[Object modeling scripts]
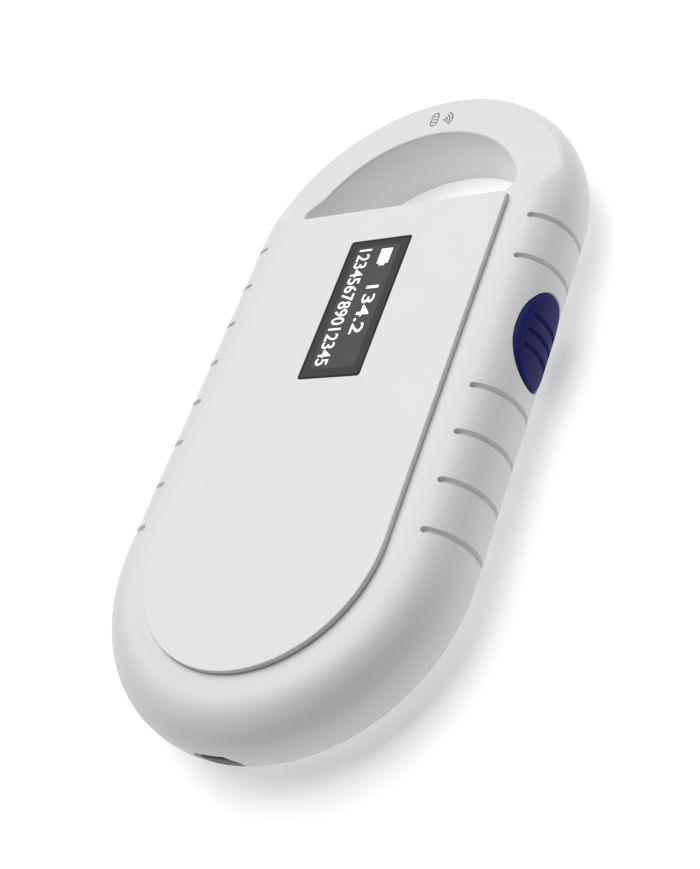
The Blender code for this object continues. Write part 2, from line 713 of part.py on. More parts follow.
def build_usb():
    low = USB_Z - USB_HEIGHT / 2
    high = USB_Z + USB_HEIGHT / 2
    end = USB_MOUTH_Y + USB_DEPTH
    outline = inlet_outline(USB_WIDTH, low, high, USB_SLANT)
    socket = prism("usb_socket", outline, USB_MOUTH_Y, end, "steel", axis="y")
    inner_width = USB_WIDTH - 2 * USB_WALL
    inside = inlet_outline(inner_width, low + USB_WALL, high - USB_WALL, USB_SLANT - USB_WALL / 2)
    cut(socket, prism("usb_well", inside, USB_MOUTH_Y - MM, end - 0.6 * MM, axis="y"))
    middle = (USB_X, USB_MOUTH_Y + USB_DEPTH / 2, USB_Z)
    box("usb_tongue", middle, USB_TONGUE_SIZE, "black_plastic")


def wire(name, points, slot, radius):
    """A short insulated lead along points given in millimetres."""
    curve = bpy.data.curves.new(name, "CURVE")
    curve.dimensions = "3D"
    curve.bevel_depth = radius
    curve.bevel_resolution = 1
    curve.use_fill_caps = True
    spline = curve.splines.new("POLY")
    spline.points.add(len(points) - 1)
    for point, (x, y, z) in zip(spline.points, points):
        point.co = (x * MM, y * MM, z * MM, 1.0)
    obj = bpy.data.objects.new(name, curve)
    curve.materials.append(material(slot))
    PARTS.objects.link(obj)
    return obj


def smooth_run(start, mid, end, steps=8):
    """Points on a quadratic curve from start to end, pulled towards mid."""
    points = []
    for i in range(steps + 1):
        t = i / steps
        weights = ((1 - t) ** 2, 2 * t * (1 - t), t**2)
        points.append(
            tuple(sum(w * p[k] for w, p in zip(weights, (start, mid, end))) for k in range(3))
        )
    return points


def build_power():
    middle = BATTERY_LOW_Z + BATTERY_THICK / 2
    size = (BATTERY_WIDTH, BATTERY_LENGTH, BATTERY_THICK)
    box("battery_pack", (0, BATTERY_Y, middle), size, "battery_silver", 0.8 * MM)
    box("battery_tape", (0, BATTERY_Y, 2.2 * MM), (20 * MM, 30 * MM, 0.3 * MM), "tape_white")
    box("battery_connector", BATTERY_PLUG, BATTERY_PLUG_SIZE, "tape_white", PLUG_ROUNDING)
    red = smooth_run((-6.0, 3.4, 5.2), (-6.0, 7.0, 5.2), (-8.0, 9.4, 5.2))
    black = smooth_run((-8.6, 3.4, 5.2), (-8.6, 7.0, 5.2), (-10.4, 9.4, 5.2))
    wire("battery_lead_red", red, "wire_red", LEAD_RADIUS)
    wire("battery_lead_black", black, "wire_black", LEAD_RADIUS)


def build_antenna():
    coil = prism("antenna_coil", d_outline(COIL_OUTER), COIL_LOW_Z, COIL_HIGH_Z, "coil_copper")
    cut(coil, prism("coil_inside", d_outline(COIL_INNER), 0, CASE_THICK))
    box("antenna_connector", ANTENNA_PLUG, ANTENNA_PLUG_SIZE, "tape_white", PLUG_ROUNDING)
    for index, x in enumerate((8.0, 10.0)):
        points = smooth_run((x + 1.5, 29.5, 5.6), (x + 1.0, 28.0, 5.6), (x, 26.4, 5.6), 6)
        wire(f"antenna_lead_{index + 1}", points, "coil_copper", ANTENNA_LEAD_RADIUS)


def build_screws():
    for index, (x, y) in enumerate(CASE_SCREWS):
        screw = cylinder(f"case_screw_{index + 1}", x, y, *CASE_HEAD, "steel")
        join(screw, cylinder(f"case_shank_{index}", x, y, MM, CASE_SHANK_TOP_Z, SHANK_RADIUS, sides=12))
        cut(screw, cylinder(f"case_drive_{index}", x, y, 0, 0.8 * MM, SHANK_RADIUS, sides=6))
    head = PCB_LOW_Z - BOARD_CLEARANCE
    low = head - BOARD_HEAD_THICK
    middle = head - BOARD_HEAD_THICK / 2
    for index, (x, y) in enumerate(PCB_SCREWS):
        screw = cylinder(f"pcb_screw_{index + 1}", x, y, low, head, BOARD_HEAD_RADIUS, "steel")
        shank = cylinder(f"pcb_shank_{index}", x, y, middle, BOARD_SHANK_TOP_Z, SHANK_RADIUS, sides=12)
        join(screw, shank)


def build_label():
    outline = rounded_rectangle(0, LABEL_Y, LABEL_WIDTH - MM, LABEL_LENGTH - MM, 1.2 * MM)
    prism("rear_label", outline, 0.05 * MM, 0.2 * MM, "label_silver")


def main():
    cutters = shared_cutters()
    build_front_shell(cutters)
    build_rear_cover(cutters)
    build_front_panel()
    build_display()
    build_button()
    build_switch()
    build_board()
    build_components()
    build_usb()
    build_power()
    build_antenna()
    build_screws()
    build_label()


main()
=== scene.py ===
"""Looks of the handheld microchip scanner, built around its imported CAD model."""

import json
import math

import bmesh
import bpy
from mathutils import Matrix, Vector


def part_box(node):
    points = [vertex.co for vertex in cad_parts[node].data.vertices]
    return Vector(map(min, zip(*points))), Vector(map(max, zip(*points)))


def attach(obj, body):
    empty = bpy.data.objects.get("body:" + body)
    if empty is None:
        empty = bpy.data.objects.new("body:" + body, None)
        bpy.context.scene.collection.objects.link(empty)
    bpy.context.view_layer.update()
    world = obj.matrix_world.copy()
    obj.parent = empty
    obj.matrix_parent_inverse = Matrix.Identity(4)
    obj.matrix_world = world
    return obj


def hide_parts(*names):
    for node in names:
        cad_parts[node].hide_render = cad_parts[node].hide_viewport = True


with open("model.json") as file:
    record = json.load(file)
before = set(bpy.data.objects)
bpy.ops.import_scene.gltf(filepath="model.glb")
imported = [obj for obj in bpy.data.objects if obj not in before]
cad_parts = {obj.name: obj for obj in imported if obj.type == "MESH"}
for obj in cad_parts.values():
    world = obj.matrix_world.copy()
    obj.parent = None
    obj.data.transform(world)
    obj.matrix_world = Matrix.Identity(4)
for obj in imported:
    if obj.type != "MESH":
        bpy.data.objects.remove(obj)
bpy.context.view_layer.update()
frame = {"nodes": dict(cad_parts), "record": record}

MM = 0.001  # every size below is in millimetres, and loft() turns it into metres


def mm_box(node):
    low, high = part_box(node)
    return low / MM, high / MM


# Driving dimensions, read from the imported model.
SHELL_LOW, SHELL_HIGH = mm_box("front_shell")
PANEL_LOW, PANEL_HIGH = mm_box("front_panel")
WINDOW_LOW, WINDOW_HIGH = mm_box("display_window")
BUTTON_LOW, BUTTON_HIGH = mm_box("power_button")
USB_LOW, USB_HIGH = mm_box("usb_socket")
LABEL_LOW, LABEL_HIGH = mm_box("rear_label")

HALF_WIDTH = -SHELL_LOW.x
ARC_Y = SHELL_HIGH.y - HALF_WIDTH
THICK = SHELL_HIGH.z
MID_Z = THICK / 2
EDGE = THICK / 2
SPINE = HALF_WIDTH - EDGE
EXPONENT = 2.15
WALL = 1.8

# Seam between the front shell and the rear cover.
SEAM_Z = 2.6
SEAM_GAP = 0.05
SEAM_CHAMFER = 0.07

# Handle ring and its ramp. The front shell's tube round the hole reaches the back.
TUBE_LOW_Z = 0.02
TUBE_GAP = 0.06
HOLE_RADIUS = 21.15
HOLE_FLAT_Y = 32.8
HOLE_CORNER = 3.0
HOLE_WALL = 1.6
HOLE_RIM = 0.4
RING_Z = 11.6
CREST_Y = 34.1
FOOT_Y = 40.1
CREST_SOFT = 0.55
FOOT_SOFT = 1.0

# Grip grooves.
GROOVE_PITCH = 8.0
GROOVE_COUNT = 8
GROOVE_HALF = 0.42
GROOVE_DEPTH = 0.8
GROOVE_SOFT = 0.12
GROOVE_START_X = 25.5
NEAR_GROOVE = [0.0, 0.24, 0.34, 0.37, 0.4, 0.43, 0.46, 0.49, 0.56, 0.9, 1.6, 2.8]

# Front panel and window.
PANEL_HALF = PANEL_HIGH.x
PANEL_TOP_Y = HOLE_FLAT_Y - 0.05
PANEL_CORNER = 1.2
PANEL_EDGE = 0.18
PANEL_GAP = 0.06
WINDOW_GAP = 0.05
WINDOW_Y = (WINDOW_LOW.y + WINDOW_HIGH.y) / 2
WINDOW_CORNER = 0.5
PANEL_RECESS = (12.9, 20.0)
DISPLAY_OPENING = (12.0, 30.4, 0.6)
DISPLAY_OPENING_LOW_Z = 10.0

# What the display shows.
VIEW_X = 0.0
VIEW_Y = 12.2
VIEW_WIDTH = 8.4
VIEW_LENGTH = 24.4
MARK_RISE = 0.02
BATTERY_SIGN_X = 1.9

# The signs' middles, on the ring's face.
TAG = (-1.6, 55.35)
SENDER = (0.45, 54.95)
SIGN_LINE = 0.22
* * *
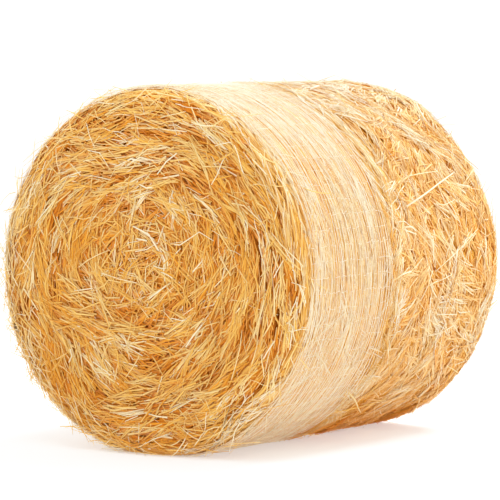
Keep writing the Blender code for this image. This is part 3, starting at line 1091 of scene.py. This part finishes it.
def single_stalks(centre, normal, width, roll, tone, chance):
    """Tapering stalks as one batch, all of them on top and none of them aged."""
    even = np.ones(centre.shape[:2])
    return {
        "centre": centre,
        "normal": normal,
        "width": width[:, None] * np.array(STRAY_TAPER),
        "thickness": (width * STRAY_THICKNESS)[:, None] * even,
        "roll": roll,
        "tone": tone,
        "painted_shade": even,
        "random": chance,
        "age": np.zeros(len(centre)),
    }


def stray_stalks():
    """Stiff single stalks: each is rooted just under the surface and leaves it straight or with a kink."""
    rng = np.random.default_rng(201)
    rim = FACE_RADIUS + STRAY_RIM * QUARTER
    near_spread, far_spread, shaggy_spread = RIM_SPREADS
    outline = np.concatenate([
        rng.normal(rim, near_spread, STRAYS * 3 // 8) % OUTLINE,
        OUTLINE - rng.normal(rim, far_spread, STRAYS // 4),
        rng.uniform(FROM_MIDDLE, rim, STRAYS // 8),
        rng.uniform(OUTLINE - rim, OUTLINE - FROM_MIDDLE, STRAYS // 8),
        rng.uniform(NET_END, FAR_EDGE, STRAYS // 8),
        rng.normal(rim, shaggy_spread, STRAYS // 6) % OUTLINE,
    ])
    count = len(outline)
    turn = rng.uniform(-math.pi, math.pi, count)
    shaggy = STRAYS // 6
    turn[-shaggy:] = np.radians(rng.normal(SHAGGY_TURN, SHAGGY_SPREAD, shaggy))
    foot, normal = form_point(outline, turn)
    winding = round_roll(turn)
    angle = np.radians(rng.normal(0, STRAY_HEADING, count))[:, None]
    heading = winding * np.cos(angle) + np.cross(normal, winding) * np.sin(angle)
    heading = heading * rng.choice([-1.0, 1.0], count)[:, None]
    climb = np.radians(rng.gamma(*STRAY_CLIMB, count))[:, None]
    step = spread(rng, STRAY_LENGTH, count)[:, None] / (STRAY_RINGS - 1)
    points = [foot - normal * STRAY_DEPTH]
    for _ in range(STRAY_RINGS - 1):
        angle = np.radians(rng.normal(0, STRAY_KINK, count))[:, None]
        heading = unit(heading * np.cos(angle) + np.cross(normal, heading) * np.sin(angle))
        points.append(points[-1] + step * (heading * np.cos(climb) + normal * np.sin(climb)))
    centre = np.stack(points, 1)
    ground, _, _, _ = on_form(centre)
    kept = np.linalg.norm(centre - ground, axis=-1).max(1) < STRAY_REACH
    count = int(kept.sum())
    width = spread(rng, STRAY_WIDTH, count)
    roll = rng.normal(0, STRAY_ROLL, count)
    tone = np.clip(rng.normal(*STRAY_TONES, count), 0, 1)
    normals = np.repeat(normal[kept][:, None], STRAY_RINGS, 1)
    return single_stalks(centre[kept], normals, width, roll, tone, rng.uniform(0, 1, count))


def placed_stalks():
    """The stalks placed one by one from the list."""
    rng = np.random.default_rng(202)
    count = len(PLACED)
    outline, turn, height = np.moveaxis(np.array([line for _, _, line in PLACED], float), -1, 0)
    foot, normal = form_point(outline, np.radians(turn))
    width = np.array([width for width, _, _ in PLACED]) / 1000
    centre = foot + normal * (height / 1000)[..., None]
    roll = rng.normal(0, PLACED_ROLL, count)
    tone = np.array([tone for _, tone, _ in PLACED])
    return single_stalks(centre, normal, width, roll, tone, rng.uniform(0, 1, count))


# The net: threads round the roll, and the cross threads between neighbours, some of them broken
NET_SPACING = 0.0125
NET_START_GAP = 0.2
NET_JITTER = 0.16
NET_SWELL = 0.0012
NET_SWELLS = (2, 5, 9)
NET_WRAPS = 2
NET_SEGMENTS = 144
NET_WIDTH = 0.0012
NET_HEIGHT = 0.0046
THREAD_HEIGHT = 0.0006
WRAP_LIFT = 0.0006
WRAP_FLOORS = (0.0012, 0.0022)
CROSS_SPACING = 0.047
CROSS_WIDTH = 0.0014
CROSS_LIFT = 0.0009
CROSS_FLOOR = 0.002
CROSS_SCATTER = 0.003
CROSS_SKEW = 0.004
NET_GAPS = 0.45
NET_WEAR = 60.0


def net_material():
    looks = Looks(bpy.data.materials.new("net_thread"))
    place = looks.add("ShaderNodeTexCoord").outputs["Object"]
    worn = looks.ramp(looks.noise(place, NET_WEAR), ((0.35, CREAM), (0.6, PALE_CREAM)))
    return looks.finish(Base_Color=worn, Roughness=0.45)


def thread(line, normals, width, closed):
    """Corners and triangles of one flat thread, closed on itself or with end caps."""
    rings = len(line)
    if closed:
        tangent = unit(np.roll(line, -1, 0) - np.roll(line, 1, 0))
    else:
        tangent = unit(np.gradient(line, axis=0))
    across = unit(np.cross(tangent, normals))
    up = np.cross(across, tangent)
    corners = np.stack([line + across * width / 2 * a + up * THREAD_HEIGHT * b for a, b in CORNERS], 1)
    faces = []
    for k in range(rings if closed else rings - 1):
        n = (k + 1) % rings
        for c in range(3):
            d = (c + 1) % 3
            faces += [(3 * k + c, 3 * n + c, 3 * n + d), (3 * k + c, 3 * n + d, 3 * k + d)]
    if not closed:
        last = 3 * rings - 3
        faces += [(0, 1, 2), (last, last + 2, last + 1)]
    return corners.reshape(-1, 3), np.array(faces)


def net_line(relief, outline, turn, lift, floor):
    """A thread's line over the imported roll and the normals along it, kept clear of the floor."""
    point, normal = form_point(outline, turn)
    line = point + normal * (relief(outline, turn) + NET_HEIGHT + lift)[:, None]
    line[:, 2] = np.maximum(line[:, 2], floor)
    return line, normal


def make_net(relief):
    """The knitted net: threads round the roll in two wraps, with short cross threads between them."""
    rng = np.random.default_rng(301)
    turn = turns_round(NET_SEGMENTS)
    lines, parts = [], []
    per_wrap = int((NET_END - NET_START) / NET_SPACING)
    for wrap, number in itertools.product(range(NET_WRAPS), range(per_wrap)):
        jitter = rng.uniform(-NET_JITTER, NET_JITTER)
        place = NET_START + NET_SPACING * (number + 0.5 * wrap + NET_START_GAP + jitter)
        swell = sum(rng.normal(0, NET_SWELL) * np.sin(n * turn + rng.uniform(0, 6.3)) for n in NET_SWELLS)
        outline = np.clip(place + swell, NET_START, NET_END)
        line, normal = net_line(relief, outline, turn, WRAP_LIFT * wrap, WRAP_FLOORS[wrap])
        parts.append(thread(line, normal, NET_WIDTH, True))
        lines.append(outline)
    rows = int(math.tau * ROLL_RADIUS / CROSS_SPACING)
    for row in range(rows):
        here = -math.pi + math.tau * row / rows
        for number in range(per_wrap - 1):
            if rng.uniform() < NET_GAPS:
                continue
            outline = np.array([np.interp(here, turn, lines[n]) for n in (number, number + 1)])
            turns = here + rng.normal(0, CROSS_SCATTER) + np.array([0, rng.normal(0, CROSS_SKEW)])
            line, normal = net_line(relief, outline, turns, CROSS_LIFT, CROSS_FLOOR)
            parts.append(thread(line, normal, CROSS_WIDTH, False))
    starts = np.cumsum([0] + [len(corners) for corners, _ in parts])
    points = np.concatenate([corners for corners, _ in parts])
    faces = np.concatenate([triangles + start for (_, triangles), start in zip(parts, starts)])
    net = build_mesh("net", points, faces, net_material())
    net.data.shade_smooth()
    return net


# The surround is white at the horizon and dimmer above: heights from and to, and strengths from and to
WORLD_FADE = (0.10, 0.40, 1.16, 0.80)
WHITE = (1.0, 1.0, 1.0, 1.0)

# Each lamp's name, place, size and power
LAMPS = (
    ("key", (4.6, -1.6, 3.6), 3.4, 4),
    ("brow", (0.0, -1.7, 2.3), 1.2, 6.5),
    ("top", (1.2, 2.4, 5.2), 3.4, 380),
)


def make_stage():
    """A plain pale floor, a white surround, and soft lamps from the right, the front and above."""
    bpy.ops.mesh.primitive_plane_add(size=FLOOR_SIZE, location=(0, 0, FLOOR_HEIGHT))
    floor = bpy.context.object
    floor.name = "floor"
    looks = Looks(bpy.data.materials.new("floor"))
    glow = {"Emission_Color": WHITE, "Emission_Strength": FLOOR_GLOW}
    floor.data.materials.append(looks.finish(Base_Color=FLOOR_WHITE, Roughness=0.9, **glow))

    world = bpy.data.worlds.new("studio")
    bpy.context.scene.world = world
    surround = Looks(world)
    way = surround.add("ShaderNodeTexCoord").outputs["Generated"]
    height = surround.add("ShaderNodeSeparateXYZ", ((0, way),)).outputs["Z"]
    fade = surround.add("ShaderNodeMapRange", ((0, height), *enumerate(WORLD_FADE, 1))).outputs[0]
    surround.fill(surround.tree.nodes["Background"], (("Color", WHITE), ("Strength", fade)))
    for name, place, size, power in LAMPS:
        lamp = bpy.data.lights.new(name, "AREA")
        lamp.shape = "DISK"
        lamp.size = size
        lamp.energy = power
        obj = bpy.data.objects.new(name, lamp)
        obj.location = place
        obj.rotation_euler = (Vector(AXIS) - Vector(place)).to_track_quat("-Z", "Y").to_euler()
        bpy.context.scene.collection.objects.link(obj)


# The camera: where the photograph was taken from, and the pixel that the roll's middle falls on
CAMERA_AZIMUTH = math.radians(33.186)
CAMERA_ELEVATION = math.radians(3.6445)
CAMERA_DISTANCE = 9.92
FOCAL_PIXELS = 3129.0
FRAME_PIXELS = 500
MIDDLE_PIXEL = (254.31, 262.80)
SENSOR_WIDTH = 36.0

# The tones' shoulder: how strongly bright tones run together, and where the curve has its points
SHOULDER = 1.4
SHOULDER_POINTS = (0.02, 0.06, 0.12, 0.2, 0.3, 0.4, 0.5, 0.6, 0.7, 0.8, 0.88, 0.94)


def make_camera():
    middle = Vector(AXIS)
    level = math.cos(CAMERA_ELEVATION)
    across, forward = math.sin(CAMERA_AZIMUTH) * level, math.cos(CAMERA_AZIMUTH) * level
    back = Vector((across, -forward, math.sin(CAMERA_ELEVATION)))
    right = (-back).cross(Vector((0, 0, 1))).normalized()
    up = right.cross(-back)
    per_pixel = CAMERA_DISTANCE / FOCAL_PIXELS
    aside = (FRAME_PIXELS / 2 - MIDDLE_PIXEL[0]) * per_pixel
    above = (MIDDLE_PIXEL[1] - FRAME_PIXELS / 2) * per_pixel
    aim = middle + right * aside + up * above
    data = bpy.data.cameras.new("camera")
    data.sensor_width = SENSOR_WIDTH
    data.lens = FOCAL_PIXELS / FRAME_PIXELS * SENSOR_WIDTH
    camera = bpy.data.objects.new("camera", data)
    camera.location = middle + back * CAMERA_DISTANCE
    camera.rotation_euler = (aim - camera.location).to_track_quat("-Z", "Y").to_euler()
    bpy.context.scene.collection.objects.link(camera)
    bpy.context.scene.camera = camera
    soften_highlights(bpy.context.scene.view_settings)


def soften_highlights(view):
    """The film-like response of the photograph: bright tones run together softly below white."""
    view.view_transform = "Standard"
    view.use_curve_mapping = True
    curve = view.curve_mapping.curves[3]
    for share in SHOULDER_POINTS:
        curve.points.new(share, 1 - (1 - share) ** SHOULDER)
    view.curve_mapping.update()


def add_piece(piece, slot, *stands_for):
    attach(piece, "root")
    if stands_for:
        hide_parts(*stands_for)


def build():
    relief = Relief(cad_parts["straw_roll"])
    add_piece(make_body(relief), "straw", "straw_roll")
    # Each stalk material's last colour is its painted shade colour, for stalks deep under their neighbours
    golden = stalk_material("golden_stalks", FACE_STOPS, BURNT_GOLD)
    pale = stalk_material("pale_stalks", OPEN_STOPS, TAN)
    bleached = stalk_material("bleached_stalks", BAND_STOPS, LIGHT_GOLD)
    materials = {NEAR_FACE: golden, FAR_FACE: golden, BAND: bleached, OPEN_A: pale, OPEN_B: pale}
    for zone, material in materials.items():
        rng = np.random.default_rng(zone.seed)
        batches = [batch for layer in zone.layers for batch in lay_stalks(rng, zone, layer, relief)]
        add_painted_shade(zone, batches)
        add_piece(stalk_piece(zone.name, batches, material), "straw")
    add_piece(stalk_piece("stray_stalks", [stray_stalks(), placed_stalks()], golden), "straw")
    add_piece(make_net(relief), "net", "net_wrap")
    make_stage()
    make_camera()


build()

> [EXERCISE DIRECTIONS]
Using the entries above, return exactly the lines from the line with "The Blender code for this object" to the line with "return points", counting both of those lines.

> [WRITTEN RESPONSE]
The Blender code for this object continues. Write part 2, from line 713 of part.py on. More parts follow.
def build_usb():
    low = USB_Z - USB_HEIGHT / 2
    high = USB_Z + USB_HEIGHT / 2
    end = USB_MOUTH_Y + USB_DEPTH
    outline = inlet_outline(USB_WIDTH, low, high, USB_SLANT)
    socket = prism("usb_socket", outline, USB_MOUTH_Y, end, "steel", axis="y")
    inner_width = USB_WIDTH - 2 * USB_WALL
    inside = inlet_outline(inner_width, low + USB_WALL, high - USB_WALL, USB_SLANT - USB_WALL / 2)
    cut(socket, prism("usb_well", inside, USB_MOUTH_Y - MM, end - 0.6 * MM, axis="y"))
    middle = (USB_X, USB_MOUTH_Y + USB_DEPTH / 2, USB_Z)
    box("usb_tongue", middle, USB_TONGUE_SIZE, "black_plastic")


def wire(name, points, slot, radius):
    """A short insulated lead along points given in millimetres."""
    curve = bpy.data.curves.new(name, "CURVE")
    curve.dimensions = "3D"
    curve.bevel_depth = radius
    curve.bevel_resolution = 1
    curve.use_fill_caps = True
    spline = curve.splines.new("POLY")
    spline.points.add(len(points) - 1)
    for point, (x, y, z) in zip(spline.points, points):
        point.co = (x * MM, y * MM, z * MM, 1.0)
    obj = bpy.data.objects.new(name, curve)
    curve.materials.append(material(slot))
    PARTS.objects.link(obj)
    return obj


def smooth_run(start, mid, end, steps=8):
    """Points on a quadratic curve from start to end, pulled towards mid."""
    points = []
    for i in range(steps + 1):
        t = i / steps
        weights = ((1 - t) ** 2, 2 * t * (1 - t), t**2)
        points.append(
            tuple(sum(w * p[k] for w, p in zip(weights, (start, mid, end))) for k in range(3))
        )
    return points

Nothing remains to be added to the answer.